At first, such parental tactics worked– I would clean my room.

But one day, I thought to myself….”what’s the best way to get back at my parents for messing up my room.” The lightbulb moment was that I wouldn’t bother to clean it. After all, I felt that it was not technically my room– it was my parents room and my parents house. By not cleaning “my” room, I was sabotaging “their” territory, not mine. Hence, this is what gave birth to my conformability in disorganisation, making me good within my career in finding order within disorder.

Had my parents given me a key to my room during my adolescence, restricting their entry and told me “it’s “your” room, do what you want with it, we give up”, possibly my reaction at first would have been to leave it in mess, but after a period of time, I hopefully would have decided on my own accord that I don’t want to live in mess and self motivated myself to become organised.

Hence, we come to the Battle for Territory. Animals mark their territory by urinating or defecating every-where. Adolescents do it by placing their items in places around the house. Girlfriends worried that their boyfriend is cheating on them do it by leaving a box of tampons in the bathroom, and so on.

Any parent who’s reading this who struggles with their messy adolescent, try respecting the boundary of their room and encouraging the adolescent to believe it is “their” territory, not yours. You may find that they choose on their own not to sabotage their own territory when they feel it is not under threat by others, hence minimising the need to mark their territory with their own mess.

2. Re-enacting Childhood

Even if in my case as in so many others there was a battle for territory, a need for freedom of expression and independence which led to a messy room in adolescence, why did it continue on into adulthood with my partner? Surely, as a grown man now with my own house, I have no need to mark my territory with mess. There are probably more mature ways of making myself feel like I own my house, by paying my mortgage for example and by actually owning my own house.

Why is it that my partner has now become like my mum, shouting and nagging at me constantly to clean my room?

I believe that the reason for this is within our need to re-enact our childhood traumas through our present relationships, a dynamic that is described well in a video from the School Of life. 

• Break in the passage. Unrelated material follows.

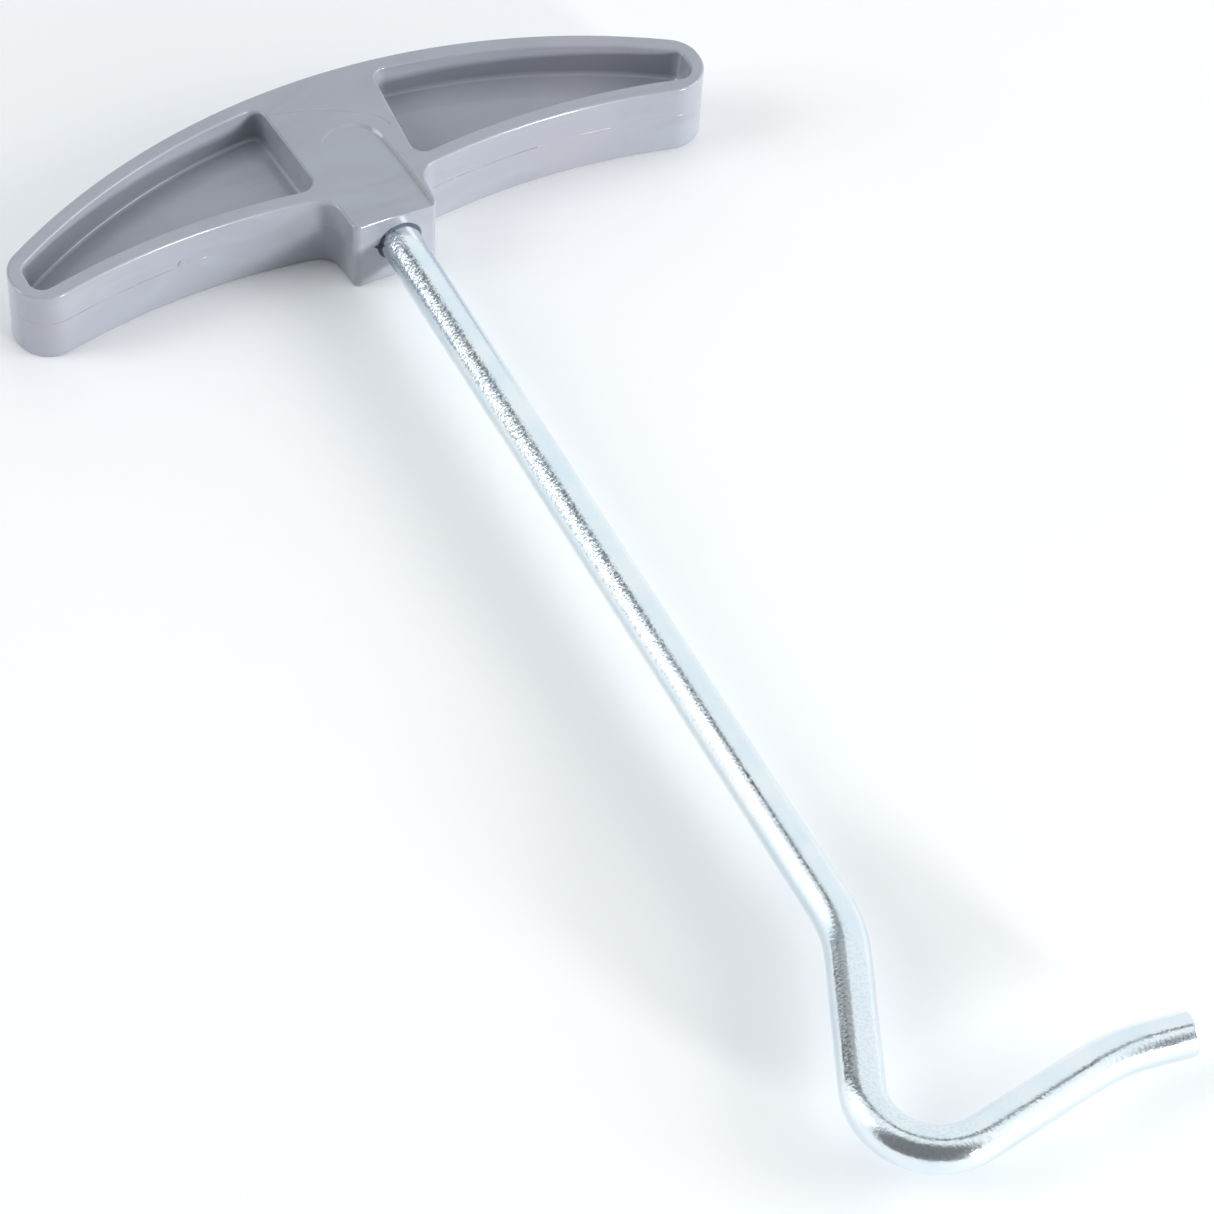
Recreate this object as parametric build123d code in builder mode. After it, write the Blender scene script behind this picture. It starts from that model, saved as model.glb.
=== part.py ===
"""T-handle hook puller: a moulded plastic grip cast round one bent round rod.

Lengths are in millimetres. The tool lies flat: +Z is up, X runs along the grip and the
shaft leaves towards -Y. The origin is on the underside of the grip, in the middle of the
solid pad between its two pockets.
"""

import os

from build123d import *

os.makedirs("parts", exist_ok=True)

# Grip, in plan
palm_y = 16.0  # crown of the palm edge, behind the origin
palm_radius = 112.7
half_length = 63.0
end_radius = 6.0
finger_radius = 115.7  # hollow edge under each pair of fingers
finger_crown_x = 28.2
finger_crown_y = palm_y - 25.7
thickness = 14.2
edge_round = 0.45

# Boss round the shaft
boss_y = palm_y - 35.7
boss_half_width = 7.5
boss_root_half_width = 8.3
boss_root_radius = 4.0
boss_corner_radius = 1.2

# Pockets: one in each wing, from both faces, with a web left between them
wall = 2.65
pocket_depth = 6.1
pocket_lean = 0.5  # how far the walls come in by the floor
pocket_draft = 4.7  # degrees, gives that lean over the depth
pocket_corner_radius = 2.4
pocket_floor_radius = 0.8
pad_back_half_width = 10.6
pad_front_half_width = 8.2

# Shallow arched panel sunk in the upper face over the shaft. Its floor tilts, so that it runs
# out to nothing on the left.
panel_depth = 0.22  # on the centre line
panel_tilt = 2.4
panel_side_spread = 0.5  # the panel's cutter widens by this much over twice the depth
panel_crown_spread = 1.2
panel_half_width = 5.5
panel_side_y = palm_y - 18.0
panel_crown_y = palm_y - 13.4
panel_mid_half_width = 6.3
panel_mid_y = palm_y - 26.0
panel_front_half_width = 6.7

# Shallow crease round the back of the panel
crease_start = (-8.5, palm_y - 5.9)
crease_middle = (-1.8, palm_y - 8.1)
crease_bend = (4.0, palm_y - 11.1)
crease_end = (8.0, palm_y - 16.0)
crease_depth = 0.08
crease_radius = 0.6

# Rod
rod_radius = 3.5
rod_x = 0.6  # the rod stands a little off the grip's centre line
rod_z = 7.95
crank_y = palm_y - 188.9
crank_radius = 22.5
hook_x = -18.4
hook_y = palm_y - 231.9
hook_radius = 10.5
lip_x = 25.7
lip_y = palm_y - 224.5
lip_radius = 35.0
tip_x = 37.4
tip_y = palm_y - 226.3
tip_round = 0.6

# Flattened end of the rod, buried in the pad
anchor_y = palm_y - 6.5
anchor_length = 12.0
anchor_width = 11.0
anchor_thickness = 4.4
anchor_corner_radius = 2.0
anchor_neck_length = 4.0

# Mouth of the hole where the rod leaves the boss
mouth_clearance = 0.5
mouth_taper = 22.0
mouth_depth = 1.1
nick_reach = 4.7  # nick in the mouth's left side, from the rod's axis
nick_base = 2.8
nick_rise = 0.55
nick_half_height = 1.65


def grip_plan():
    """Outline of the grip with its boss."""
    with BuildSketch() as plan:
        with Locations((0, palm_y - palm_radius)):
            Circle(palm_radius)
        with Locations((0, palm_y)):
            Rectangle(2 * half_length, 2 * palm_radius, mode=Mode.INTERSECT)
        with Locations(
            (finger_crown_x, finger_crown_y - finger_radius),
            (-finger_crown_x, finger_crown_y - finger_radius),
        ):
            Circle(finger_radius, mode=Mode.SUBTRACT)
        ends = [v for v in plan.vertices() if abs(v.X) > half_length - end_radius]
        fillet(ends, end_radius)
        with BuildLine():
            Polyline(
                (-boss_root_half_width, finger_crown_y),
                (-boss_half_width, boss_y),
                (boss_half_width, boss_y),
                (boss_root_half_width, finger_crown_y),
                close=True,
            )
        make_face()
        roots = plan.vertices().filter_by(
            lambda v: abs(v.X) < finger_crown_x and v.Y > boss_y + boss_corner_radius
        )
        fillet(roots, boss_root_radius)
        fillet(plan.vertices().group_by(Axis.Y)[0], boss_corner_radius)
    return plan.sketch


def pocket_plan():
    """Outline of the right-hand pocket at the face of the grip."""
    with BuildSketch() as plan:
        with Locations((0, palm_y - palm_radius)):
            Circle(palm_radius - wall)
        with BuildLine():
            Polyline(
                (pad_back_half_width, palm_y),
                (half_length - wall, palm_y),
                (half_length - wall, boss_y),
                (pad_front_half_width, boss_y),
                close=True,
            )
        make_face(mode=Mode.INTERSECT)
        with Locations((finger_crown_x, finger_crown_y - finger_radius)):
            Circle(finger_radius + wall, mode=Mode.SUBTRACT)
        fillet(plan.vertices(), pocket_corner_radius)
    return plan.sketch


def panel_plan(spread, crown_rise):
    """Arch-ended outline of the sunk panel, open past the front of the boss."""
    front_y = boss_y - edge_round
    front = panel_front_half_width + spread
    middle = panel_mid_half_width + spread
    side = panel_half_width + spread
    with BuildSketch() as plan:
        with BuildLine():
            ThreePointArc((-front, front_y), (-middle, panel_mid_y), (-side, panel_side_y))
            ThreePointArc((-side, panel_side_y), (0, panel_crown_y + crown_rise), (side, panel_side_y))
            ThreePointArc((side, panel_side_y), (middle, panel_mid_y), (front, front_y))
            Line((front, front_y), (-front, front_y))
        make_face()
    return plan.sketch


def crease_path():
    """Line of the crease, at the height that leaves a round cutter its depth in the face."""
    with BuildLine(Plane.XY.offset(thickness + crease_radius - crease_depth)) as path:
        ThreePointArc(crease_start, crease_middle, crease_bend)
        TangentArc(crease_bend, crease_end, tangent=path.line % 1)
    return path.line


def rod_path():
    """Centre line of the rod, from the flattened end to the tip of the hook."""
    with BuildLine(Plane.XY.offset(rod_z)) as path:
        Polyline(
            (rod_x, anchor_y - anchor_length),
            (rod_x, crank_y),
            (hook_x, hook_y),
            (lip_x, lip_y),
            (tip_x, tip_y),
        )
        for x, y, radius in (
            (rod_x, crank_y, crank_radius),
            (hook_x, hook_y, hook_radius),
            (lip_x, lip_y, lip_radius),
        ):
            fillet(path.vertices().sort_by_distance((x, y, rod_z))[0], radius)
    return path.line


# Hook: one bent round rod, flattened at its buried end
with BuildPart() as hook_rod:
    with BuildSketch(Plane((rod_x, anchor_y - anchor_length, rod_z), z_dir=(0, -1, 0))):
        Circle(rod_radius)
    sweep(path=rod_path())
    fillet(hook_rod.edges().filter_by(GeomType.CIRCLE).sort_by(Axis.X)[-1], tip_round)
    with BuildSketch(Plane.XY.offset(rod_z - anchor_thickness / 2)):
        with Locations((rod_x, anchor_y)):
            RectangleRounded(
                anchor_width, anchor_length, anchor_corner_radius, align=(Align.CENTER, Align.MAX)
            )
        with Locations((rod_x, anchor_y - anchor_length)):
            Rectangle(2 * anchor_corner_radius, anchor_neck_length, align=(Align.CENTER, Align.MAX))
    extrude(amount=anchor_thickness)
hook_rod.part.label = "hook_rod"

# Grip: one moulding round the rod's buried end
with BuildPart() as grip:
    add(grip_plan())
    extrude(amount=thickness)
    for floor, side in ((thickness - pocket_depth, 1), (pocket_depth, -1)):
        with BuildSketch(Plane.XY.offset(floor)) as bed:
            add(pocket_plan())
            offset(amount=-pocket_lean, mode=Mode.REPLACE)
            mirror(about=Plane.YZ)
        extrude(bed.sketch, amount=side * pocket_depth, taper=-pocket_draft, mode=Mode.SUBTRACT)
        floors = grip.faces().filter_by(Axis.Z).filter_by(lambda f: abs(f.center().Z - floor) < edge_round)
        fillet(floors.edges(), pocket_floor_radius)
    fillet(grip.faces().sort_by(Axis.Z)[-1].edges(), edge_round)
    fillet(grip.faces().sort_by(Axis.Z)[0].edges(), edge_round)
    with BuildSketch(Plane.XY.offset(thickness - panel_depth).rotated((0, panel_tilt, 0))) as panel_floor:
        add(panel_plan(0, 0))
    with BuildSketch(Plane.XY.offset(thickness + panel_depth)) as panel_rim:
        add(panel_plan(panel_side_spread, panel_crown_spread))
    loft([panel_floor.sketch, panel_rim.sketch], ruled=True, mode=Mode.SUBTRACT)
    with BuildSketch(Plane(origin=crease_path() @ 0, z_dir=crease_path() % 0)) as cutter:
        Circle(crease_radius)
    sweep(cutter.sketch, path=crease_path(), mode=Mode.SUBTRACT)
    with BuildSketch(Plane((rod_x, boss_y, rod_z), z_dir=(0, 1, 0))) as mouth:
        Circle(rod_radius + mouth_clearance)
    extrude(mouth.sketch, amount=mouth_depth, taper=mouth_taper, mode=Mode.SUBTRACT)
    with BuildSketch(Plane.XZ.offset(-boss_y)) as nick:
        with BuildLine():
            Polyline(
                (rod_x - nick_reach, rod_z + nick_rise),
                (rod_x - nick_base, rod_z + nick_half_height),
                (rod_x - nick_base, rod_z - nick_half_height),
                close=True,
            )
        make_face()
    extrude(nick.sketch, amount=-mouth_depth, mode=Mode.SUBTRACT)
    add(hook_rod.part, mode=Mode.SUBTRACT)
grip.part.label = "grip"

for piece, name in ((hook_rod, "hook_rod"), (grip, "grip")):
    export_step(piece.part, f"parts/{name}.step")
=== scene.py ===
import math
import bpy
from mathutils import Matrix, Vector


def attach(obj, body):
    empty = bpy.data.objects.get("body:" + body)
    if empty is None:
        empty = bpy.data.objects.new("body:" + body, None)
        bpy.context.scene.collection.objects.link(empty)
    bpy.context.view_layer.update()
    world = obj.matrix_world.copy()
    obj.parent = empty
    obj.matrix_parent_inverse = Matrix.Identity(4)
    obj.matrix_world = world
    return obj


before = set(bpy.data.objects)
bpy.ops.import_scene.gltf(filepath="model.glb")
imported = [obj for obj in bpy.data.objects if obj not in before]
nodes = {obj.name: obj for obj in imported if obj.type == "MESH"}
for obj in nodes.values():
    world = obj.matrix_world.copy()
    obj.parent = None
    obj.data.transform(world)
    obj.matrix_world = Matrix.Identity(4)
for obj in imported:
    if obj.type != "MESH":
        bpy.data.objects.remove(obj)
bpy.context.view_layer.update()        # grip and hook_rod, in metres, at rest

mm = 0.001
smoothAngle = math.radians(50)  # edges sharper than this stay sharp on the new pieces


# small helpers for building node trees

def addNode(tree, kind, **settings):
    node = tree.nodes.new(kind)
    for name, value in settings.items():
        setattr(node, name, value)
    return node


def plug(tree, value, socket):
    if isinstance(value, bpy.types.NodeSocket):
        tree.links.new(value, socket)
    else:
        socket.default_value = value


def calc(tree, operation, *values, clamp=False):
    node = addNode(tree, "ShaderNodeMath", operation=operation, use_clamp=clamp)
    for value, socket in zip(values, node.inputs):
        plug(tree, value, socket)
    return node.outputs[0]


def noise(tree, vector, scale, detail=4.0, roughness=0.55, distortion=0.0):
    node = addNode(tree, "ShaderNodeTexNoise")
    for name, value in (("Vector", vector), ("Scale", scale), ("Detail", detail),
                        ("Roughness", roughness), ("Distortion", distortion)):
        plug(tree, value, node.inputs[name])
    return node.outputs["Fac"]


def spread(tree, value, low, high, newLow=0.0, newHigh=1.0, smooth=False):
    node = addNode(tree, "ShaderNodeMapRange")
    node.interpolation_type = "SMOOTHSTEP" if smooth else "LINEAR"
    for name, setting in (("Value", value), ("From Min", low), ("From Max", high),
                          ("To Min", newLow), ("To Max", newHigh)):
        plug(tree, setting, node.inputs[name])
    return node.outputs["Result"]


def stretch(tree, vector, scale):
    node = addNode(tree, "ShaderNodeMapping")
    plug(tree, vector, node.inputs["Vector"])
    node.inputs["Scale"].default_value = scale
    return node.outputs["Vector"]


def mixColour(tree, amount, first, second):
    node = addNode(tree, "ShaderNodeMix", data_type="RGBA")
    plug(tree, amount, node.inputs["Factor"])
    colourInputs = [socket for socket in node.inputs if socket.type == "RGBA"]
    for value, socket in zip((first, second), colourInputs):
        plug(tree, (*value, 1.0) if isinstance(value, tuple) else value, socket)
    return [socket for socket in node.outputs if socket.type == "RGBA"][0]


def splitAxes(tree, vector):
    node = addNode(tree, "ShaderNodeSeparateXYZ")
    tree.links.new(vector, node.inputs["Vector"])
    return node.outputs


def raised(tree, height, depth, normal=None):
    node = addNode(tree, "ShaderNodeBump")
    plug(tree, height, node.inputs["Height"])
    node.inputs["Distance"].default_value = depth
    if normal is not None:
        plug(tree, normal, node.inputs["Normal"])
    return node.outputs["Normal"]


def newMaterial(name):
    material = bpy.data.materials.new(name)
    material.use_nodes = True
    tree = material.node_tree
    tree.nodes.clear()
    output = addNode(tree, "ShaderNodeOutputMaterial")
    shader = addNode(tree, "ShaderNodeBsdfPrincipled")
    tree.links.new(shader.outputs["BSDF"], output.inputs["Surface"])
    place = addNode(tree, "ShaderNodeTexCoord").outputs["Object"]
    return material, tree, shader, place


# roughness that wanders between two values, used by both finishes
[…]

For me, I understand now that I create mess not just to mark my territory or due to finding my level of mess acceptable.

I also now understand that I create my mess because paradoxically, I unconsciously miss my parents shouting at me about mess. It is an engrained trauma by which my understanding of love and affection is in part by my mum screaming at me to put my socks in the washing machine. It is my childhood method of attention seeking and rebellion manifesting as an adult. It is of no surprise then that I find myself attracted to obsessive clean- freaks, for they are vulnerable to allowing my projections of disorganisation to affect them, creating the counter-transference of anger and annoyance that I seek a reaction from to feel like I am loved again.

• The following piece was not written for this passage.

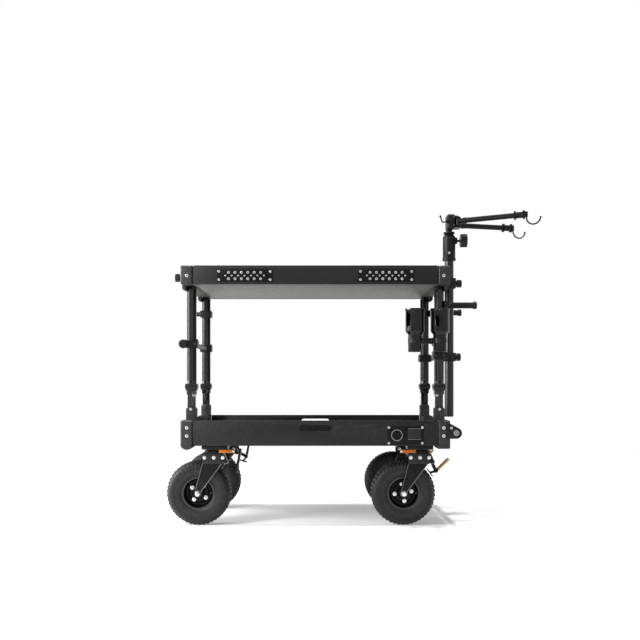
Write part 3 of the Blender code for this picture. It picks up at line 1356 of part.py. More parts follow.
def build_cart():
    """Build every sub-assembly on its joint."""
    powder = finish_material("powder_black", (0.030, 0.030, 0.031), 0.55, 0.0)
    casting = finish_material("cast_black", (0.045, 0.045, 0.046), 0.60, 0.2)
    plastic = finish_material("knob_black", (0.022, 0.022, 0.022), 0.50, 0.0)
    anodised = finish_material("anodised_black", (0.020, 0.020, 0.022), 0.35, 0.8)
    sheet = finish_material("underside_grey", (0.30, 0.29, 0.27), 0.55, 0.1)
    board = finish_material("shelf_board", (0.035, 0.035, 0.036), 0.85, 0.0)
    steel = finish_material("caster_steel", (0.050, 0.050, 0.052), 0.45, 0.5)
    tyre_rubber = finish_material("tyre_rubber", (0.040, 0.040, 0.040), 0.80, 0.0)
    rim_paint = finish_material("rim_black", (0.015, 0.015, 0.015), 0.35, 0.2)
    grip_rubber = finish_material("grip_rubber", (0.025, 0.025, 0.025), 0.75, 0.0)
    accent = finish_material("lever_orange", (0.80, 0.32, 0.06), 0.45, 0.0)

    cart = pivot("cart", (0, 0, 0))
    tray_floor(cart, powder)
    tray_rails(cart, powder)
    tray_ends(cart, casting)
    lift_bar(cart, casting)
    casters(cart, steel, tyre_rubber, rim_paint, accent)

    left_legs(pivot("left_fold", (-PIVOT_X, 0, PIVOT_Z), cart), anodised, casting)
    right_legs(pivot("right_fold", (PIVOT_X, 0, PIVOT_Z), cart), anodised, casting, grip_rubber)

    shelf = pivot("shelf_lift", (0, 0, SHELF_BOTTOM), cart)
    shelf_panels(shelf, board, sheet)
    shelf_rails(shelf, powder)
    shelf_ends(shelf, casting)
    mast_top_bracket(shelf, casting)
    for row, side_y in (("front", -1), ("rear", 1)):
        place = (-HALF_LENGTH - GAP, side_y * POST_Y, SHELF_BOTTOM + SHELF_KNOB_RISE)
        axis = pivot(f"shelf_knob_axis_{row}", place, shelf)
        piece = knob(
            f"shelf_knob_{row}", place, SIDE_KNOB_RADIUS, SIDE_KNOB_LENGTH, KNOB_STEM_LENGTH, -1
        )
        mount(piece, axis, plastic)

    bracket_z = SHELF_BOTTOM + TOP_BRACKET_RISE + TOP_BRACKET_HEIGHT / 2
    knob_place = (MAST_X + MAST_RADIUS + JAW_WALL - SINK + GAP, 0, bracket_z)
    axis = pivot("mast_top_knob_axis", knob_place, shelf)
    piece = knob(
        "mast_top_knob", knob_place, SIDE_KNOB_RADIUS, MAST_TOP_KNOB_LENGTH, MAST_TOP_STEM_LENGTH, 1
    )
    mount(piece, axis, plastic)

    mast = pivot("mast_slide", (MAST_X, 0, MAST_BOTTOM_Z), shelf)
    mast_tube(mast, anodised)
    mast_base_clamp(mast, casting)
    mast_socket(mast, casting)
    tee_place = (MAST_X + TEE_BOSS_REACH + GAP, 0, MAST_TOP_Z + TEE_KNOB_RISE)
    tee_axis = pivot("tee_knob_axis", tee_place, mast)
    tee = knob("mast_tee_knob", tee_place, TEE_KNOB_RADIUS, TEE_KNOB_THICKNESS, TEE_STEM_LENGTH, 1, 7)
    mount(tee, tee_axis, plastic)

    head = pivot("head_swivel", (MAST_X, 0, HEAD_Z), mast)
    mast_head(head, casting)
    for row, side in (("front", -1), ("rear", 1)):
        place = (MAST_X + ARM_PIVOT_REACH, side * ARM_PIVOT_SPREAD / 2, ARM_MID_Z)
        arm_pivot = pivot(f"arm_pivot_{row}", place, head)
        hook_arm(
            f"hook_arm_{row}", arm_pivot, ARM_LENGTHS[row], -side * ARM_Z_STEP, ARM_YAWS[row], casting
        )

    centre_on_origin(cart)


clear_scene()
PARTS = bpy.data.collections.new("workstation_cart")
bpy.context.scene.collection.children.link(PARTS)
PLACES = {}
build_cart()
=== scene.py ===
"""Studio scene of a folding workstation cart for camera and grip gear.

The cart is dressed around its fixed frame: castings and rails get their rounded edges
and fasteners, the casters their treaded tyres and dished rims, and the mast its head
and hooks. Pieces are modelled in the deck's own frame, with X along the deck, Y from
its front to its rear and Z up from the floor, and are moved to the cart's frame at
the end. All sizes are in metres.
"""

import json
import logging
import math
from contextlib import contextmanager
from dataclasses import dataclass
from enum import Enum
from typing import Callable, Iterable, Iterator, Sequence

import bpy
from mathutils import Matrix, Vector


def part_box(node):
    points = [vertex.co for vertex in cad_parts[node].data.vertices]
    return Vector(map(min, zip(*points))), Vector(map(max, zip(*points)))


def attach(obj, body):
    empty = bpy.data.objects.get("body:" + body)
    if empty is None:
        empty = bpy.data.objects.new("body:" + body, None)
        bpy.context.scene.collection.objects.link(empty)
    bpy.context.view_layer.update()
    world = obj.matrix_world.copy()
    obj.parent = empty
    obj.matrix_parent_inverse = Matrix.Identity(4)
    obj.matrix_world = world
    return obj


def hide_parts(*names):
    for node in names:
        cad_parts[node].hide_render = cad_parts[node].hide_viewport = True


logging.basicConfig(level=logging.INFO, format="%(levelname)s %(message)s")
LOG = logging.getLogger("workstation_cart")

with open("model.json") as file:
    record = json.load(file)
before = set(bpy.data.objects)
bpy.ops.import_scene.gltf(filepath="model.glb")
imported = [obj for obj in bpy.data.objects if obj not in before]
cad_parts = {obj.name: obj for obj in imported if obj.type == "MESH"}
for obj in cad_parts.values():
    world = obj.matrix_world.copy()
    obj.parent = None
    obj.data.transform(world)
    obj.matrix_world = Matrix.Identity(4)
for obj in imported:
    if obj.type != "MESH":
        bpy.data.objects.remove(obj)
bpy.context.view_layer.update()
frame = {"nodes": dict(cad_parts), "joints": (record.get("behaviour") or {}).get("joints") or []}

Place = Sequence[float]
Profile = list[tuple[float, float]]
Piece = bpy.types.Object
Choice = Callable[[bpy.types.MeshPolygon], bool]
Socket = bpy.types.NodeSocket

MERGE = 0.00002
FLAT_ANGLE = 0.8
SMOOTH_ANGLE = 32.0
HEAD_TURN = 0.7
WHITE = (1.0, 1.0, 1.0, 1.0)
FLOOR_GREY = (0.80, 0.80, 0.80, 1.0)


class Axis(Enum):
    """A direction in the deck's frame."""

    RIGHT = (1.0, 0.0, 0.0)
    LEFT = (-1.0, 0.0, 0.0)
    REAR = (0.0, 1.0, 0.0)
    FRONT = (0.0, -1.0, 0.0)
    UP = (0.0, 0.0, 1.0)
    DOWN = (0.0, 0.0, -1.0)

    def turn(self) -> Matrix:
        """Return the matrix that points +Z along this direction."""
        return Vector(self.value).to_track_quat("Z", "Y").to_matrix().to_4x4()


class Grain(Enum):
    """The kinds of surface grain that a finish can have."""

    POWDER = "powder"
    CAST = "cast"
    DRAWN = "drawn"
    LAMINATE = "laminate"
    MOULDED = "moulded"
    PLATED = "plated"


# Finishes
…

“True love is finding someone whose demons play well with yours” – The Joker”
― The Joker Batman Arkham City

So as we wonder whether our partner is so messy to deliberately wind us up, we can take solace in the knowledge that this may literally be the case. I doubt that these insights will stop a couple from fighting but may help understand why it is they are fighting and why something so small as a misplaced book on a coffee table may be such a touchy, argument provoking subject.